Le 1er septembre 1905, dans le Cantal, Bruno Reidal, jeune paysan séminariste de 17 ans, s'accuse du meurtre d’un enfant de 12 ans, François, dans la forêt de Raulhac. Le Meurtre est atroce.
En prison, pour tenter de comprendre son geste, le professeur Alexandre Lacassagne, l’un des fondateurs de l’anthropologie criminelle et deux autres médecins, lui font raconter sa vie.


Le film est très froid, l’époque est reconstituée de manière naturaliste, en lien avec les restitutions intellectualisées du meurtrier. L’image que nous voyons à l’écran, alterne entre les entretiens et la trame de son récit. Aussi loin que remontent ses premiers souvenirs, c’est toute sa vie qu’il livre crument aux trois adultes, de manière analytique et complètement dépassionné.


L’ambiance familiale est rude, sans joie ni affection. Les scènes marquantes de la vie de Bruno se déroulent sous nos yeux, spectateurs voyeurs de tout ce qui va constituer sa jeune personne - un abus sexuel dans un champs par un vieux berger de passage, l’égorgement du cochon à la ferme et les rituels du partage des bons morceaux juste après la mort de l’animal, le décès trop précoce d’un père aimé, la confession des pulsions meurtrières au curé du village, son attirance mêlée de haine pour ses camarades mieux nés que lui - Bruno se livre sans fards, de manière clinique.


Les faits divers exercent un pouvoir de fascination, surtout ceux pour lesquels on ne perçoit aucune explication. On voit à l’écran un jeune homme, fervent croyant, qui lutte désespérément contre lui-même. Avoir un intellect brillant, n'empêche aucunement ses pulsions dévastatrices, ça semble juste lui permettre de formaliser de manière très littéraire son parcours de vie, avec une grande acuité, et ça jette d'autant plus le trouble chez les autres qui l’écoutent se raconter, aux confins de l’humanité.

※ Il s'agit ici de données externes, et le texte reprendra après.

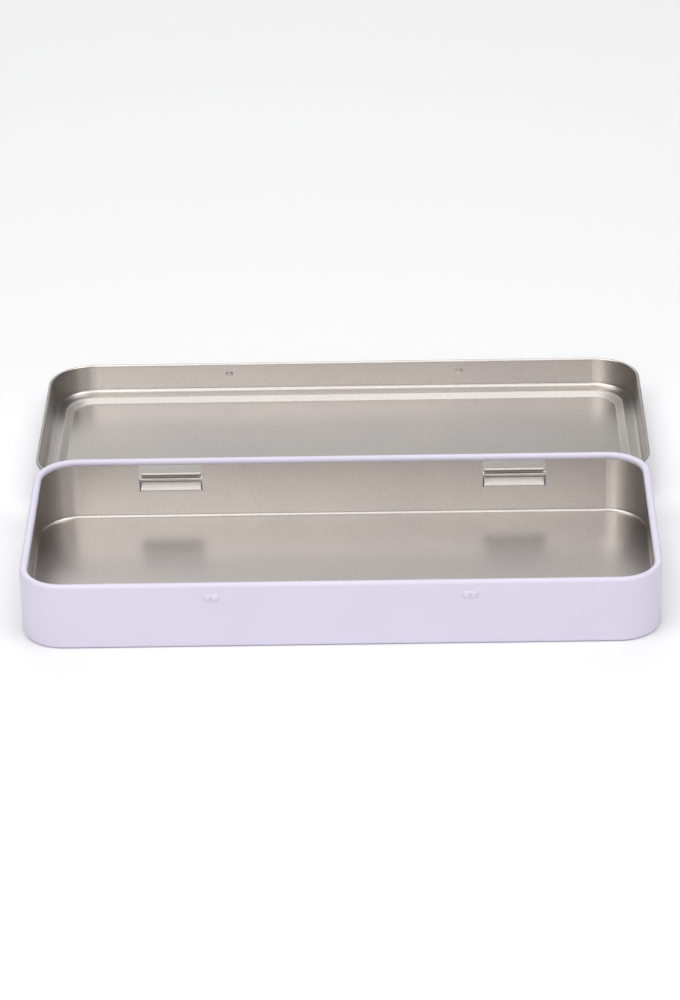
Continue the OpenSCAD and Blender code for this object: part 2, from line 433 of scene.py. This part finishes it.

Le jeune meurtrier encore adolescent confesse au curé ses pulsions érotomanes-meurtrières face auxquelles il se sent totalement démuni. Il lui avoue penser au suicide, mais ça ne peut être une solution pour lui, il ne pourra se repentir pour expier son péché.
L’homme d’église condamne la masturbation à laquelle Bruno s’adonne frénétiquement et lui propose d’entrer au séminaire, pour devenir curé. Quand le jeune homme réclame de l’aide désespérément, bien avant de passer à l’acte, il n’a pour unique réponse de canaliser ses pulsions sauvages qui font trembler ses mains, à travers les études. Aux déviances de Bruno la seule proposition est mystique.
On peut alors se demander, si cela n’aura pas contribuer au morcellement de sa pauvre psyché encore adolescente, en quête désespérée de réponses face à ses démons intérieurs. Il fût des époques d’une grande cruauté humaine.
Bruno Reidal, dont l’histoire est inspirée de faits réels, est mort en 1918, à l’âge de 30 ans dans un asile d’aliénés.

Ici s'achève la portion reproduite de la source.